The Australian-based researchers said these earlier deaths could indicate that performers and sports stars took more risks in life, either to reach their goals or due to their success.

“Fame and achievement in performance-related careers may be earned at the cost of a shorter life expectancy,” the researchers wrote in their study published in QJM: An International Journal of Medicine.

“In such careers, smoking and other risk behaviors may be either causes of effects of success and/or early death.”

Either that or a survey of the NYT obituaries makes for a poor research design. Just off the top of my head, I’m guessing soldiers killed in combat and training accidents—or, indeed, military personnel who don’t achieve national fame of some sort—don’t get NYT obits. That’s gonna skew the results, folks.

FILED UNDER: Health, Popular Culture, Quick Takes
James Joyner
About James Joyner
James Joyner is Professor and Department Head of Security Studies at Marine Corps University's Command and Staff College and a nonresident senior fellow at the Scowcroft Center for Strategy and Security at the Atlantic Council. He's a former Army officer and Desert Storm vet. Views expressed here are his own. Follow James on Twitter @DrJJoyner.

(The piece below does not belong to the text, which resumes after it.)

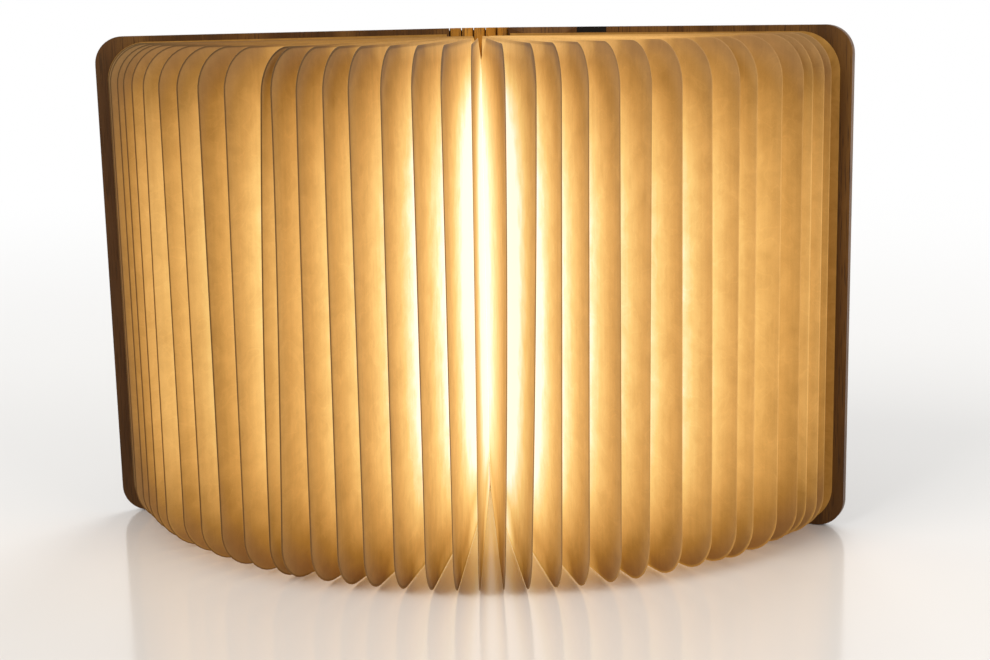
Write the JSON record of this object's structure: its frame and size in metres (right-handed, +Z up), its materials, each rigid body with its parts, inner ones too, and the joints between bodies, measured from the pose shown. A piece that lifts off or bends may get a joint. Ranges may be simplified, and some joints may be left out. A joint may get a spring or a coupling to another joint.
{
  "type": "folding book lamp",
  "caption": "Wooden book-shaped lamp whose covers open on a jointed slat spine and fan out glowing paper pages.",
  "frame": {"origin": "centre of the middle spine slat's foot, on the surface it stands on", "axes": "+Z up along the spine, +X to the right cover, pages open towards -Y"},
  "size_m": [0.3266, 0.1615, 0.215],
  "materials": {
    "cover_wood": "satin oiled walnut veneer",
    "slat_wood": "satin oiled wood",
    "page_paper": "mottled spun-bonded sheet, translucent",
    "end_sheet_paper": "mottled spun-bonded sheet",
    "hinge_film": "matt laminated film",
    "magnet": "nickel plated",
    "battery_foil": "foil pouch",
    "board_green": "solder mask",
    "board_white": "white solder mask",
    "led_chip": "phosphor resin",
    "diffuser_plastic": "opal translucent",
    "socket_metal": "plated shell",
    "bezel_plastic": "matt black",
    "sensor_glass": "clear tube"
  },
  "bodies": {
    "spine": {"slat_3": "slat_wood", "hinge_film_3": "hinge_film", "hinge_film_4": "hinge_film", "led_board": "board_white", "leds": "led_chip", "light_diffuser": "diffuser_plastic"},
    "inner_slat_right": {"slat_4": "slat_wood", "hinge_film_5": "hinge_film", "leaf_right_06": "page_paper"},
    "outer_slat_right": {"slat_5": "slat_wood", "hinge_film_6": "hinge_film", "leaf_right_12": "page_paper"},
    "cover_right_board": {"cover_right": "cover_wood", "end_sheet_right": "end_sheet_paper", "latch_magnets_right": "magnet", "battery": "battery_foil", "pocket_lid": "cover_wood", "controller_board": "board_green", "charging_socket": "socket_metal", "socket_bezel": "bezel_plastic", "reed_sensor": "sensor_glass"},
    "page_right_01": {"leaf_right_01": "page_paper"},
    "page_right_02": {"leaf_right_02": "page_paper"},
    "page_right_03": {"leaf_right_03": "page_paper"},
    "page_right_04": {"leaf_right_04": "page_paper"},
    "page_right_05": {"leaf_right_05": "page_paper"},
    "page_right_07": {"leaf_right_07": "page_paper"},
    "page_right_08": {"leaf_right_08": "page_paper"},
    "page_right_09": {"leaf_right_09": "page_paper"},
    "page_right_10": {"leaf_right_10": "page_paper"},
    "page_right_11": {"leaf_right_11": "page_paper"},
    "page_right_13": {"leaf_right_13": "page_paper"},
    "page_right_14": {"leaf_right_14": "page_paper"},
    "page_right_15": {"leaf_right_15": "page_paper"},
    "page_right_16": {"leaf_right_16": "page_paper"},
    "page_right_17": {"leaf_right_17": "page_paper"},
    "inner_slat_left": {"slat_2": "slat_wood", "hinge_film_2": "hinge_film", "leaf_left_07": "page_paper"},
    "outer_slat_left": {"slat_1": "slat_wood", "hinge_film_1": "hinge_film", "leaf_left_12": "page_paper"},
    "cover_left_board": {"cover_left": "cover_wood", "end_sheet_left": "end_sheet_paper", "latch_magnets_left": "magnet"},
    "page_left_01": {"leaf_left_01": "page_paper"},
    "page_left_02": {"leaf_left_02": "page_paper"},
    "page_left_03": {"leaf_left_03": "page_paper"},
    "page_left_04": {"leaf_left_04": "page_paper"},
    "page_left_05": {"leaf_left_05": "page_paper"},
    "page_left_06": {"leaf_left_06": "page_paper"},
    "page_left_08": {"leaf_left_08": "page_paper"},
    "page_left_09": {"leaf_left_09": "page_paper"},
    "page_left_10": {"leaf_left_10": "page_paper"},
    "page_left_11": {"leaf_left_11": "page_paper"},
    "page_left_13": {"leaf_left_13": "page_paper"},
    "page_left_14": {"leaf_left_14": "page_paper"},
    "page_left_15": {"leaf_left_15": "page_paper"},
    "page_left_16": {"leaf_left_16": "page_paper"},
    "page_left_17": {"leaf_left_17": "page_paper"}
  },
  "joints": [
    {"name": "inner_slat_right_hinge", "type": "hinge", "parent": "spine", "child": "inner_slat_right", "pos_m": [0.00275, 0, 0.1], "axis": [0, 0, -1], "range_deg": [-37, 23.9]},
    {"name": "outer_slat_right_hinge", "type": "hinge", "parent": "inner_slat_right", "child": "outer_slat_right", "pos_m": [0.00822, -0.00058, 0.1], "axis": [0, 0, -1], "range_deg": [-37.01, 23.91]},
    {"name": "cover_right_hinge", "type": "hinge", "parent": "outer_slat_right", "child": "cover_right_board", "pos_m": [0.01359, -0.00175, 0.1], "axis": [0, 0, -1], "range_deg": [-37.01, 23.91]},
    {"name": "page_right_01_turn", "type": "hinge", "parent": "spine", "child": "page_right_01", "pos_m": [0.00023, -0.00449, 0.1], "axis": [0, 0, -1], "range_deg": [-4.7, 3.04]},
    {"name": "page_right_02_turn", "type": "hinge", "parent": "spine", "child": "page_right_02", "pos_m": [0.0007, -0.00448, 0.1], "axis": [0, 0, -1], "range_deg": [-11.16, 7.21]},
    {"name": "page_right_03_turn", "type": "hinge", "parent": "spine", "child": "page_right_03", "pos_m": [0.00116, -0.00446, 0.1], "axis": [0, 0, -1], "range_deg": [-17.62, 11.39]},
    {"name": "page_right_04_turn", "type": "hinge", "parent": "spine", "child": "page_right_04", "pos_m": [0.00162, -0.00442, 0.1], "axis": [0, 0, -1], "range_deg": [-24.08, 15.56]},
    {"name": "page_right_05_turn", "type": "hinge", "parent": "spine", "child": "page_right_05", "pos_m": [0.00209, -0.00437, 0.1], "axis": [0, 0, -1], "range_deg": [-30.55, 19.74]},
    {"name": "page_right_07_turn", "type": "hinge", "parent": "inner_slat_right", "child": "page_right_07", "pos_m": [0.00484, -0.00407, 0.1], "axis": [0, 0, -1], "range_deg": [-6.36, 4.11]},
    {"name": "page_right_08_turn", "type": "hinge", "parent": "inner_slat_right", "child": "page_right_08", "pos_m": [0.00523, -0.0038, 0.1], "axis": [0, 0, -1], "range_deg": [-12.71, 8.22]},
    {"name": "page_right_09_turn", "type": "hinge", "parent": "inner_slat_right", "child": "page_right_09", "pos_m": [0.00559, -0.00347, 0.1], "axis": [0, 0, -1], "range_deg": [-19.07, 12.32]},
    {"name": "page_right_10_turn", "type": "hinge", "parent": "inner_slat_right", "child": "page_right_10", "pos_m": [0.00593, -0.00309, 0.1], "axis": [0, 0, -1], "range_deg": [-25.42, 16.42]},
    {"name": "page_right_11_turn", "type": "hinge", "parent": "inner_slat_right", "child": "page_right_11", "pos_m": [0.00624, -0.00266, 0.1], "axis": [0, 0, -1], "range_deg": [-32.57, 21.04]},
    {"name": "page_right_13_turn", "type": "hinge", "parent": "outer_slat_right", "child": "page_right_13", "pos_m": [0.01012, -0.00463, 0.1], "axis": [0, 0, -1], "range_deg": [-8.64, 5.59]},
    {"name": "page_right_14_turn", "type": "hinge", "parent": "outer_slat_right", "child": "page_right_14", "pos_m": [0.01033, -0.0042, 0.1], "axis": [0, 0, -1], "range_deg": [-17.28, 11.16]},
    {"name": "page_right_15_turn", "type": "hinge", "parent": "outer_slat_right", "child": "page_right_15", "pos_m": [0.01048, -0.0037, 0.1], "axis": [0, 0, -1], "range_deg": [-21.59, 13.95]},
    {"name": "page_right_16_turn", "type": "hinge", "parent": "cover_right_board", "child": "page_right_16", "pos_m": [0.01548, -0.00561, 0.1], "axis": [0, 0, -1], "range_deg": [-7.18, 11.11]},
    {"name": "page_right_17_turn", "type": "hinge", "parent": "cover_right_board", "child": "page_right_17", "pos_m": [0.01752, -0.0058, 0.1], "axis": [0, 0, -1], "range_deg": [-4.39, 6.79]},
    {"name": "inner_slat_left_hinge", "type": "hinge", "parent": "spine", "child": "inner_slat_left", "pos_m": [-0.00275, 0, 0.1], "axis": [0, 0, 1], "range_deg": [-37, 23.9]},
    {"name": "outer_slat_left_hinge", "type": "hinge", "parent": "inner_slat_left", "child": "outer_slat_left", "pos_m": [-0.00822, -0.00058, 0.1], "axis": [0, 0, 1], "range_deg": [-37.01, 23.91]},
    {"name": "cover_left_hinge", "type": "hinge", "parent": "outer_slat_left", "child": "cover_left_board", "pos_m": [-0.01359, -0.00175, 0.1], "axis": [0, 0, 1], "range_deg": [-37.01, 23.91]},
    {"name": "page_left_01_turn", "type": "hinge", "parent": "spine", "child": "page_left_01", "pos_m": [-0.00023, -0.00449, 0.1], "axis": [0, 0, 1], "range_deg": [-1.24, 0.81]},
    {"name": "page_left_02_turn", "type": "hinge", "parent": "spine", "child": "page_left_02", "pos_m": [-0.0007, -0.00448, 0.1], "axis": [0, 0, 1], "range_deg": [-8.03, 5.19]},
    {"name": "page_left_03_turn", "type": "hinge", "parent": "spine", "child": "page_left_03", "pos_m": [-0.00116, -0.00446, 0.1], "axis": [0, 0, 1], "range_deg": [-14.81, 9.57]},
    {"name": "page_left_04_turn", "type": "hinge", "parent": "spine", "child": "page_left_04", "pos_m": [-0.00162, -0.00442, 0.1], "axis": [0, 0, 1], "range_deg": [-21.1, 13.63]},
    {"name": "page_left_05_turn", "type": "hinge", "parent": "spine", "child": "page_left_05", "pos_m": [-0.00209, -0.00437, 0.1], "axis": [0, 0, 1], "range_deg": [-27.39, 17.7]},
    {"name": "page_left_06_turn", "type": "hinge", "parent": "inner_slat_left", "child": "page_left_06", "pos_m": [-0.00443, -0.00428, 0.1], "axis": [0, 0, 1], "range_deg": [-3.83, 5.93]},
    {"name": "page_left_08_turn", "type": "hinge", "parent": "inner_slat_left", "child": "page_left_08", "pos_m": [-0.00523, -0.0038, 0.1], "axis": [0, 0, 1], "range_deg": [-7.41, 4.79]},
    {"name": "page_left_09_turn", "type": "hinge", "parent": "inner_slat_left", "child": "page_left_09", "pos_m": [-0.00559, -0.00347, 0.1], "axis": [0, 0, 1], "range_deg": [-14.81, 9.57]},
    {"name": "page_left_10_turn", "type": "hinge", "parent": "inner_slat_left", "child": "page_left_10", "pos_m": [-0.00593, -0.00309, 0.1], "axis": [0, 0, 1], "range_deg": [-22.21, 14.35]},
    {"name": "page_left_11_turn", "type": "hinge", "parent": "inner_slat_left", "child": "page_left_11", "pos_m": [-0.00624, -0.00266, 0.1], "axis": [0, 0, 1], "range_deg": [-29.61, 19.13]},
    {"name": "page_left_13_turn", "type": "hinge", "parent": "outer_slat_left", "child": "page_left_13", "pos_m": [-0.01012, -0.00463, 0.1], "axis": [0, 0, 1], "range_deg": [-6.05, 3.91]},
    {"name": "page_left_14_turn", "type": "hinge", "parent": "outer_slat_left", "child": "page_left_14", "pos_m": [-0.01033, -0.0042, 0.1], "axis": [0, 0, 1], "range_deg": [-12.1, 7.82]},
    {"name": "page_left_15_turn", "type": "hinge", "parent": "outer_slat_left", "child": "page_left_15", "pos_m": [-0.01048, -0.0037, 0.1], "axis": [0, 0, 1], "range_deg": [-18.14, 11.72]},
    {"name": "page_left_16_turn", "type": "hinge", "parent": "cover_left_board", "child": "page_left_16", "pos_m": [-0.01548, -0.00561, 0.1], "axis": [0, 0, 1], "range_deg": [-8.3, 12.84]},
    {"name": "page_left_17_turn", "type": "hinge", "parent": "cover_left_board", "child": "page_left_17", "pos_m": [-0.01752, -0.0058, 0.1], "axis": [0, 0, 1], "range_deg": [-4.39, 6.79]}
  ],
  "couplings": [
    {"joint": "outer_slat_right_hinge", "follows": "inner_slat_right_hinge", "ratio": 1},
    {"joint": "cover_right_hinge", "follows": "inner_slat_right_hinge", "ratio": 1},
    {"joint": "page_right_01_turn", "follows": "inner_slat_right_hinge", "ratio": 0.12667},
    {"joint": "page_right_02_turn", "follows": "inner_slat_right_hinge", "ratio": 0.30133},
    {"joint": "page_right_03_turn", "follows": "inner_slat_right_hinge", "ratio": 0.476},
    {"joint": "page_right_04_turn", "follows": "inner_slat_right_hinge", "ratio": 0.65067},
    {"joint": "page_right_05_turn", "follows": "inner_slat_right_hinge", "ratio": 0.82533},
    {"joint": "page_right_07_turn", "follows": "inner_slat_right_hinge", "ratio": 0.17167},
    {"joint": "page_right_08_turn", "follows": "inner_slat_right_hinge", "ratio": 0.34333},
    {"joint": "page_right_09_turn", "follows": "inner_slat_right_hinge", "ratio": 0.515},
    {"joint": "page_right_10_turn", "follows": "inner_slat_right_hinge", "ratio": 0.68667},
    {"joint": "page_right_11_turn", "follows": "inner_slat_right_hinge", "ratio": 0.88},
    {"joint": "page_right_13_turn", "follows": "inner_slat_right_hinge", "ratio": 0.23333},
    {"joint": "page_right_14_turn", "follows": "inner_slat_right_hinge", "ratio": 0.46667},
    {"joint": "page_right_15_turn", "follows": "inner_slat_right_hinge", "ratio": 0.58333},
    {"joint": "page_right_16_turn", "follows": "inner_slat_right_hinge", "ratio": -0.3},
    {"joint": "page_right_17_turn", "follows": "inner_slat_right_hinge", "ratio": -0.18333},
    {"joint": "outer_slat_left_hinge", "follows": "inner_slat_left_hinge", "ratio": 1},
    {"joint": "cover_left_hinge", "follows": "inner_slat_left_hinge", "ratio": 1},
    {"joint": "page_left_01_turn", "follows": "inner_slat_left_hinge", "ratio": 0.033333},
    {"joint": "page_left_02_turn", "follows": "inner_slat_left_hinge", "ratio": 0.21667},
    {"joint": "page_left_03_turn", "follows": "inner_slat_left_hinge", "ratio": 0.4},
    {"joint": "page_left_04_turn", "follows": "inner_slat_left_hinge", "ratio": 0.57},
    {"joint": "page_left_05_turn", "follows": "inner_slat_left_hinge", "ratio": 0.74},
    {"joint": "page_left_06_turn", "follows": "inner_slat_left_hinge", "ratio": -0.16},
    {"joint": "page_left_08_turn", "follows": "inner_slat_left_hinge", "ratio": 0.2},
    {"joint": "page_left_09_turn", "follows": "inner_slat_left_hinge", "ratio": 0.4},
    {"joint": "page_left_10_turn", "follows": "inner_slat_left_hinge", "ratio": 0.6},
    {"joint": "page_left_11_turn", "follows": "inner_slat_left_hinge", "ratio": 0.8},
    {"joint": "page_left_13_turn", "follows": "inner_slat_left_hinge", "ratio": 0.16333},
    {"joint": "page_left_14_turn", "follows": "inner_slat_left_hinge", "ratio": 0.32667},
    {"joint": "page_left_15_turn", "follows": "inner_slat_left_hinge", "ratio": 0.49},
    {"joint": "page_left_16_turn", "follows": "inner_slat_left_hinge", "ratio": -0.34667},
    {"joint": "page_left_17_turn", "follows": "inner_slat_left_hinge", "ratio": -0.18333}
  ]
}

  1. This is kind of like using the NYT’s Wedding Announcements to survey the most popular venue’s for receptions.

  2. wr says:

    Yes, entertainers definitely take more risks in their life than people in the military…

    This may be the dumbest “study” in history.

  3. John Peabody says:

    Yes, well, a young person who dies near the top of their career would get an obit. A person who would have rated an obit when they were hot 50 years ago might not get an obit today. So, this ‘old’ pop star would not have counted, either. Stupid study.

  4. Katy says:

    It is an interesting perspective. I can’t think of another way to collect data such as this on such a specific subset of ‘famous’ or ‘successful’ people. Analysing obituaries seems like the best way to obtain data on age, cause of death and profession.

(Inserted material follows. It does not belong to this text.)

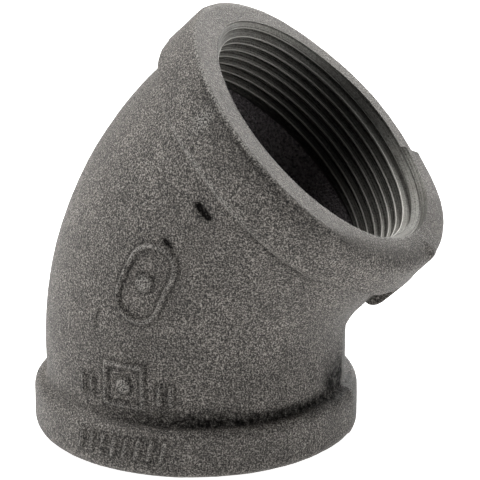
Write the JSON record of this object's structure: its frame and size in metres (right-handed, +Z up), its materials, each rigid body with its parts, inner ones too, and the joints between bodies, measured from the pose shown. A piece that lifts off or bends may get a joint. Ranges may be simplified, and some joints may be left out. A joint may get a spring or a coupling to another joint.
{
  "type": "pipe elbow",
  "caption": "45 degree pipe elbow with a banded, internally threaded socket at each end of a smooth cast-iron bend.",
  "frame": {"origin": "centre of the lower end face, on the lower port's axis", "axes": "+Z up the lower port's axis into the fitting; the upper port leans from +Z towards +X by 45 degrees, and the bend lies in the XZ plane"},
  "size_m": [0.0942, 0.0762, 0.0988],
  "materials": {
    "cast_iron": "as-cast dark grey with a fine sand grain; the thread walls and lead-in chamfers are cut metal"
  },
  "bodies": {
    "root": {"lower_socket": "cast_iron", "bend": "cast_iron", "upper_socket": "cast_iron"}
  },
  "joints": []
}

    The study isn’t trying to say that people in the military don’t take risks – merely that military figures who are high enough achievers to earn an obituary in the New York Times are, statistically speaking, likely to live longer than certain other professions.

  5. James Joyner says:

    @Katy: First, no, the study authors are trying to claim that this represents the average death of military personnel, not just the subset that get NYT obits. And you know what kind of military folk get NYT obits? Generally speaking, former four-star generals and admirals. Which means they have to reach age 60 or so just to qualify.

    Also @John Peabody makes an interesting point: A River Phoenix gets a NYT obit because he’s at the height of his fame when he goes. But lots of actors who are that famous in their 20s fall off the map by the time they’re 30; it’s a fickle business. They NYT isn’t doing obits on them unless they’re still noteworthy decades later.